◆ Exercise prompt
From the data that follows, print exactly the lines starting at the one containing "What build123d script" and ending at the one containing "from math import cos, radians, sin, sqrt, tan"; include both of them and nothing more.

◆ Input records
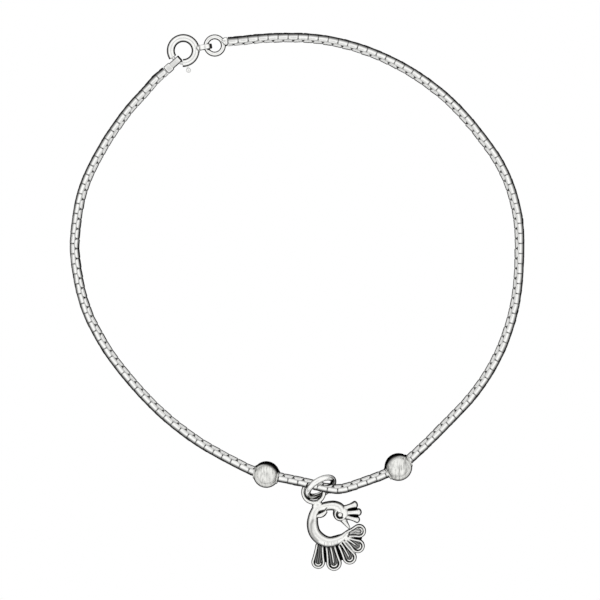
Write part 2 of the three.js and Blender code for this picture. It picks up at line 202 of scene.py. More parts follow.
def smooth_curve(points, steps):
    """Points on a centripetal Catmull-Rom curve through the given ones, steps to a span."""
    points = [np.array(point, dtype=float) for point in points]
    ends = [2 * points[0] - points[1], *points, 2 * points[-1] - points[-2]]
    made = []
    for before, here, there, after in zip(ends, ends[1:], ends[2:], ends[3:]):
        gap0 = max(np.linalg.norm(here - before) ** 0.5, 1e-6)
        gap1 = max(np.linalg.norm(there - here) ** 0.5, 1e-6)
        gap2 = max(np.linalg.norm(after - there) ** 0.5, 1e-6)
        leave = (here - before) / gap0 - (there - before) / (gap0 + gap1) + (there - here) / gap1
        arrive = (there - here) / gap1 - (after - here) / (gap1 + gap2) + (after - there) / gap2
        leave = leave * gap1
        arrive = arrive * gap1
        for step in range(steps):
            t = step / steps
            cubic = 2 * here - 2 * there + leave + arrive
            square = -3 * here + 3 * there - 2 * leave - arrive
            made.append(((cubic * t + square) * t + leave) * t + here)
    made.append(points[-1])
    return np.array(made)


route_steps = 60
route_line = smooth_curve([row[:3] for row in route], route_steps) + np.array(part_shift)
row_places = np.arange(len(route_line)) / route_steps
route_roll = np.radians(np.interp(row_places, range(len(route)), [row[3] for row in route]))
route_spans = np.linalg.norm(np.diff(route_line, axis=0), axis=1)
route_along = np.concatenate([[0.0], np.cumsum(route_spans)])
route_forward = np.gradient(route_line, route_along, axis=0)
route_forward /= np.linalg.norm(route_forward, axis=1)[:, None]
level = np.cross([0.0, 0.0, 1.0], route_forward)
level /= np.linalg.norm(level, axis=1)[:, None]
upward = np.cross(route_forward, level)
route_inward = level * np.cos(route_roll)[:, None] + upward * np.sin(route_roll)[:, None]
route_topward = upward * np.cos(route_roll)[:, None] - level * np.sin(route_roll)[:, None]
chain_length = route_along[-1]


def at_length(table, length):
    """Rows of a table of the route at given lengths from its start."""
    return np.stack([np.interp(length, route_along, table[:, axis]) for axis in range(3)], axis=-1)


def bend_along_chain(mesh):
    """Moves a straight mesh, millimetres along x, inward y and topward z, onto the route."""
    flat = np.empty(len(mesh.vertices) * 3)
    mesh.vertices.foreach_get("co", flat)
    flat = flat.reshape(-1, 3)
    placed = at_length(route_line, flat[:, 0])
    placed += at_length(route_inward, flat[:, 0]) * flat[:, 1:2]
    placed += at_length(route_topward, flat[:, 0]) * flat[:, 2:3]
    mesh.vertices.foreach_set("co", (placed / mm_per_metre).ravel())
    mesh.update()


usual_pitch = 1.8
plate_count = round(chain_length / usual_pitch)
pitch = chain_length / plate_count
plate = {
    # "end_dark" is a share of the full film, and "tilt" is in radians
    "seam": 0.07,
    "half_width": 0.64,
    "crown": 0.11,
    "edge_drop": 0.1,
    "lap": 0.022,
    "end_drop": 0.05,
    "skirt": 0.16,
    "end_dark": 0.6,
    "tilt": 0.03,
}
tilt_seed = 7
plate_crease = 0.9
plate_sides = [
    # turn about the chain in degrees, and how far out the plate sits; then for its low edge, at
    # v = -1, and for its high edge, at v = 1, how much the corners are cut back, and the v towards
    # that edge at which the oxide and painted shade start and are full
    (0, 0.785, (0.1, -0.2, 0.42), (0.16, 0.82, 1.1)),
    (90, 0.785, (0.2, 0.6, 1.0), (0.2, 0.25, 0.75)),
    (180, 0.785, (0.2, 0.6, 1.0), (0.2, 0.6, 1.0)),
    (270, 0.865, (0.42, 0.82, 1.15), (0.1, -0.35, 0.1)),
]


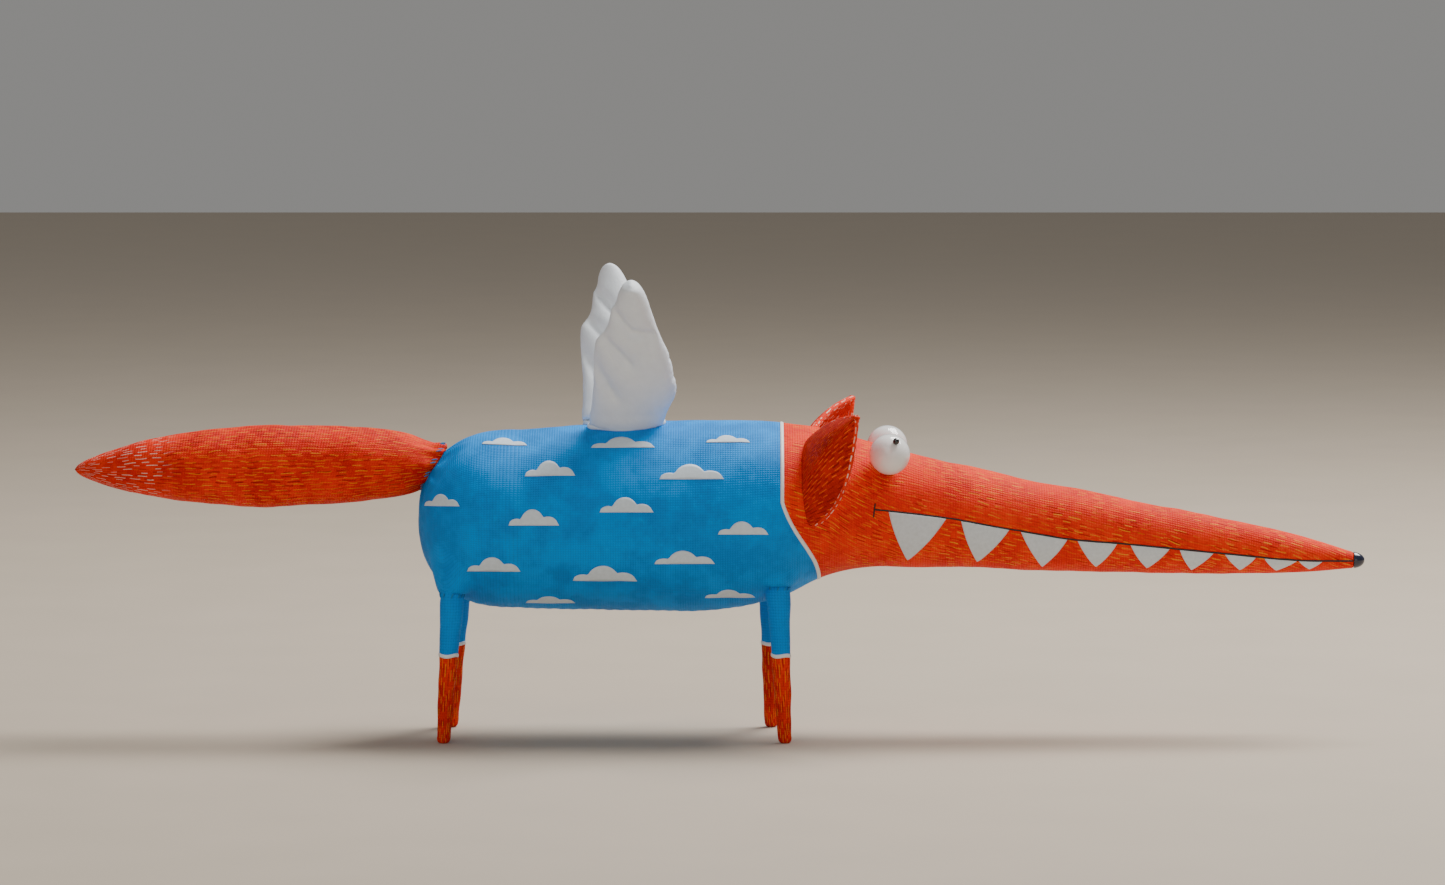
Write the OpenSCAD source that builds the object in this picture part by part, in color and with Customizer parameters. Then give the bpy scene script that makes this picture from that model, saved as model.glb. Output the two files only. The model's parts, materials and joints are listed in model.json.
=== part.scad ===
// Stuffed and painted cloth figure: a long-snouted winged fox in a blue jumper.
// X runs from the tail to the nose, Z is up and the figure stands on Z = 0.
// The animal faces +X, so its left side is +Y and its right side is -Y.

/* [Figure] */
// Distance from the middle to the tip of the nose, and to the tip of the tail
half_length = 193.65; // [190:0.05:200]
// Thickness of the sewn cotton covers
cloth = 0.8; // [0.5:0.1:1]
// Clearance between a cover and what it is packed with
packing_gap = 0.2; // [0.1:0.05:0.4]

/* [Torso] */
// X of the rearmost point of the rump
rump_x = -90.6; // [-94:0.2:-88]
// X where the rounded rump ends and the barrel of the torso starts
rump_end_x = -60; // [-64:0.5:-56]
// Squareness of the rounded rump, where 2 is an ellipse
rump_power = 2.37; // [2:0.01:2.6]
// X of the neckline at the nape
nape_x = 18.5; // [16:0.5:20]
// How far forward the neckline runs between the nape and the throat
neckline_run = 11.2; // [9:0.1:13]

/* [Legs] */
// Radius of a leg at the seam under the torso
leg_top_r = 3.75; // [3.4:0.05:4]
// Radius of a leg at the painted cuff
leg_cuff_r = 2.85; // [2.5:0.05:3.1]
// Radius of a foot
foot_r = 2.05; // [1.8:0.05:2.3]
// Height of the painted cuff
cuff_z = 26; // [22:0.5:30]
// Half the distance between a left and a right foot
foot_y = 20; // [17:0.5:22]

/* [Tail] */
// Rise of the tail's axis towards the rump, in degrees
tail_rise = 1; // [0:0.1:3]
// Height of the tail's tip
tail_tip_z = 80.2; // [78:0.2:83]

/* [Ears] */
// Distance of an ear's tip from the middle plane
ear_tip_y = 38; // [34:0.5:42]
// Height of an ear's tip
ear_tip_z = 99.5; // [96:0.5:103]
// Thickness of each of an ear's two cloth layers
ear_cloth = 0.7; // [0.5:0.05:0.8]

/* [Wings] */
// Height of a wing along its middle line, above the back
wing_rise = 44; // [40:0.5:46]
// How far a wing's tip leans outwards from its root
wing_lean = 25; // [18:0.5:30]

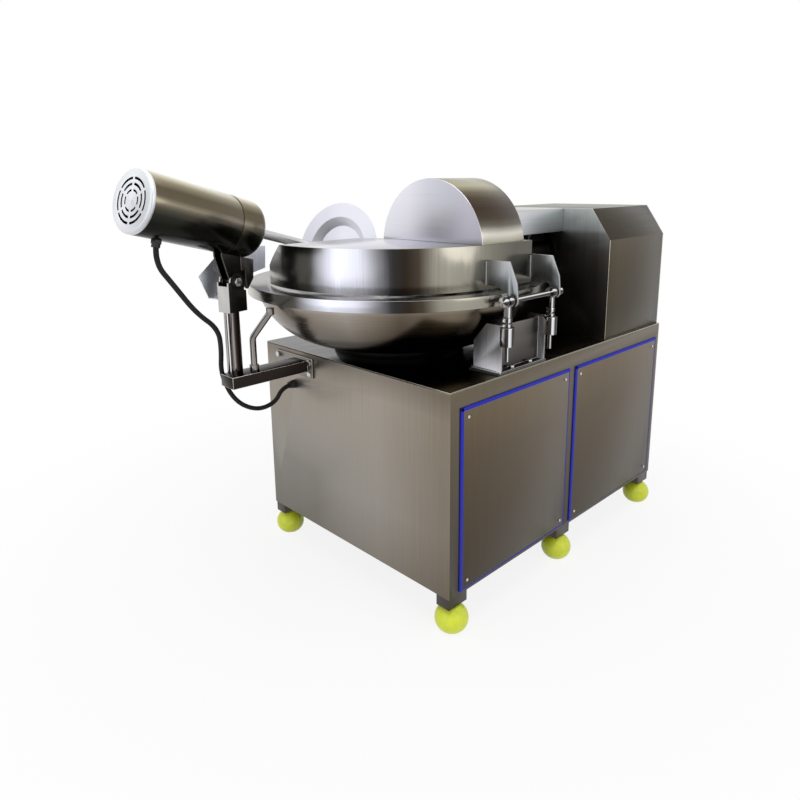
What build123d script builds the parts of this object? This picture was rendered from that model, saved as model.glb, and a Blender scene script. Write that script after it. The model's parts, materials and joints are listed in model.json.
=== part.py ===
"""Bowl cutter for meat: a turning ring-shaped bowl, six sickle knives under a
hinged lid, a belt drive in a rear housing, and a swing-down unloading disc.

Millimetres, +Z up.  The model is laid out about the middle of the cabinet's
footprint on the floor: +X is the side with the service panels and the lid
hinge, -Y is the side where the operator stands and the unloading arm is
carried, +Y is the belt drive.  At the end the whole model moves so that its
origin is the middle of its outer box, on the floor.
"""
from build123d import *
import os
from math import cos, radians, sin, sqrt, tan

# ---------------------------------------------------------------- cabinet
CABINET_WIDTH = 930.0        # X
CABINET_DEPTH = 1310.0       # Y
CABINET_TOP = 790.0          # top of the deck plate above the floor
SKIRT_BOTTOM = 128.0         # lower edge of the sheet panels
SHEET = 3.0                  # cabinet, lid and housing sheet
DECK = 6.0                   # deck plate
PANEL_RETURN = 18.0          # folded edge behind each sheet
LEG_WIDTH = 52.0             # X
LEG_DEPTH = 84.0             # Y
LEG_WALL = 4.0
LEG_BOTTOM = 90.0
RAIL_HEIGHT = 37.0
RAIL_WIDTH = 30.0
MIDDLE_LEG_Y = -20.0
TRAY_RAIL_Y = 360.0          # second rail under the blade motor
SEAL_WIDTH = 5.0             # blue seal round each service panel
PANEL_PROUD = 1.5            # how far a service panel stands out
SIDE_STRIP = 54.0            # frame left at the front and rear of the panels
HEADER = 63.0                # frame left above the panels
SILL = 10.0                  # frame left below the panels
MIDDLE_STRIP = 43.0          # frame between the two panels
MIDDLE_STRIP_Y = -5.0
REAR_STRIP = 28.0
SCREW_RADIUS = 5.0
SCREW_HEAD = 3.0
SCREW_INSET = 22.0

# ---------------------------------------------------------------- feet
FOOT_RADIUS = 54.0
FOOT_SOLE_RADIUS = 34.0
FOOT_HEIGHT = 84.0
FOOT_BELLY = 38.0            # height of the widest place
FOOT_NECK_RADIUS = 24.0
STUD_RADIUS = 12.0

# ---------------------------------------------------------------- bowl
BOWL_X = -82.0
BOWL_Y = -331.0
RIM_RADIUS = 535.0
SPINDLE_HEIGHT = 310.0       # knives' axis above the deck
SPINDLE_Z = CABINET_TOP + SPINDLE_HEIGHT
RIM_TOP = SPINDLE_Z - 59.0
RIM_WALL = 6.0
RIM_BOTTOM = RIM_TOP - 36.0
HUB_TOP = SPINDLE_Z - 100.0
HUB_UNDER = SPINDLE_Z - 250.0
HUB_UNDER_RADIUS = 130.0
TROUGH_PLACE = 240.0         # middle of the trough from the bowl's axis
TROUGH_WALL = 8.0
KNIFE_CLEARANCE = 8.0        # between knife tips and trough
SKIRT_SHEET = 4.0            # outer skin of the bowl
SKIRT_RADIUS = RIM_RADIUS - 35.0
SKIRT_MIDDLE = (SKIRT_RADIUS - 95.0, RIM_BOTTOM - 136.0)
SKIRT_FOOT = (TROUGH_PLACE + 6.0, RIM_BOTTOM - 183.0)
BASE_RING = 14.0

# ---------------------------------------------------------------- bowl drive
PEDESTAL_RADIUS = TROUGH_PLACE  # dark pedestal under the bowl
PEDESTAL_WALL = 35.0
PEDESTAL_TOP = SKIRT_FOOT[1] - 4.0
PEDESTAL_PLATE = 10.0
BEARING_TUBE = 70.0          # outer radius of the bowl bearing housing
BEARING_WALL = 18.0
BEARING_TUBE_BOTTOM = CABINET_TOP - 190.0
BOWL_SHAFT_RADIUS = 35.0
BOWL_SHAFT_BOTTOM = BEARING_TUBE_BOTTOM - 40.0
SHAFT_FLANGE_RADIUS = 110.0
SHAFT_FLANGE = 16.0
BEARING_WIDTH = 25.0
RUNNING = 0.05               # radial clearance of a running fit
REDUCER_SIZE = 200.0
REDUCER_BOTTOM = BEARING_TUBE_BOTTOM - 140.0
BOWL_MOTOR_RADIUS = 68.0
BOWL_MOTOR_LENGTH = 225.0

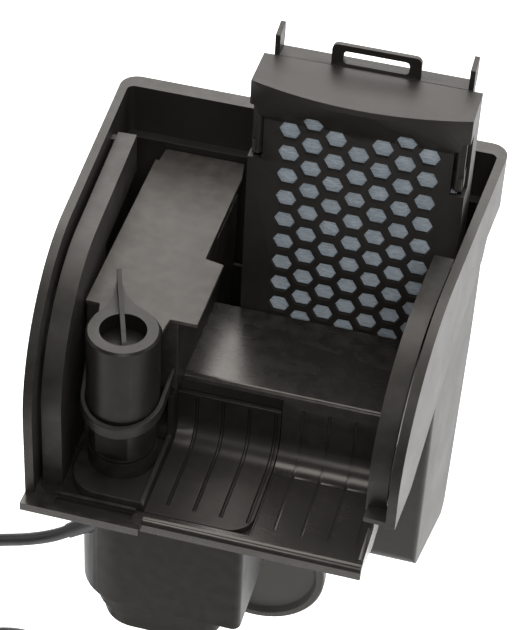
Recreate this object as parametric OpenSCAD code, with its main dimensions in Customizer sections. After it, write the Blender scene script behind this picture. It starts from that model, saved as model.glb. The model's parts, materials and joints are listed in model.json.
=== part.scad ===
// Hang-on-back aquarium power filter, lid off, filter cartridge drawn part-way up.
// Frame: X to the right along the tank glass, Y away from the tank, Z up.
// Origin: middle of the rim seat, where the case rests on top of the glass.

/* [Case] */
// Half width of the tub at its back
half_w_back = 98.5; // [96:0.5:118]
// Half width of the tub at its front
half_w_front = 88; // [86:0.5:106]
// Outer back of the tub
back_y = 106; // [104:1:126]
// Front of the side cheeks, on the tank side of the glass
front_y = -82; // [-98:1:-80]
// Height of the flat rim above the glass
rim_z = 92; // [86:1:110]
// Y where the flat rim starts to curve down to the front
rim_bend_y = -10; // [-20:1:0]
// Z where the curve of the rim ends in a straight edge
rim_end_z = 24; // [10:1:34]
// Width of the rim on top of the side walls
rim_w = 4.5; // [3:0.5:6]
// Width of the rim on top of the back wall
back_rim_w = 9; // [7:0.5:12]
// Height of the skirt that hangs from the back rim
skirt_h = 30; // [20:1:36]
// Thickness of the moulded walls
wall = 3; // [2:0.5:4]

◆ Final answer
What build123d script builds the parts of this object? This picture was rendered from that model, saved as model.glb, and a Blender scene script. Write that script after it. The model's parts, materials and joints are listed in model.json.
=== part.py ===
"""Bowl cutter for meat: a turning ring-shaped bowl, six sickle knives under a
hinged lid, a belt drive in a rear housing, and a swing-down unloading disc.

Millimetres, +Z up.  The model is laid out about the middle of the cabinet's
footprint on the floor: +X is the side with the service panels and the lid
hinge, -Y is the side where the operator stands and the unloading arm is
carried, +Y is the belt drive.  At the end the whole model moves so that its
origin is the middle of its outer box, on the floor.
"""
from build123d import *
import os
from math import cos, radians, sin, sqrt, tan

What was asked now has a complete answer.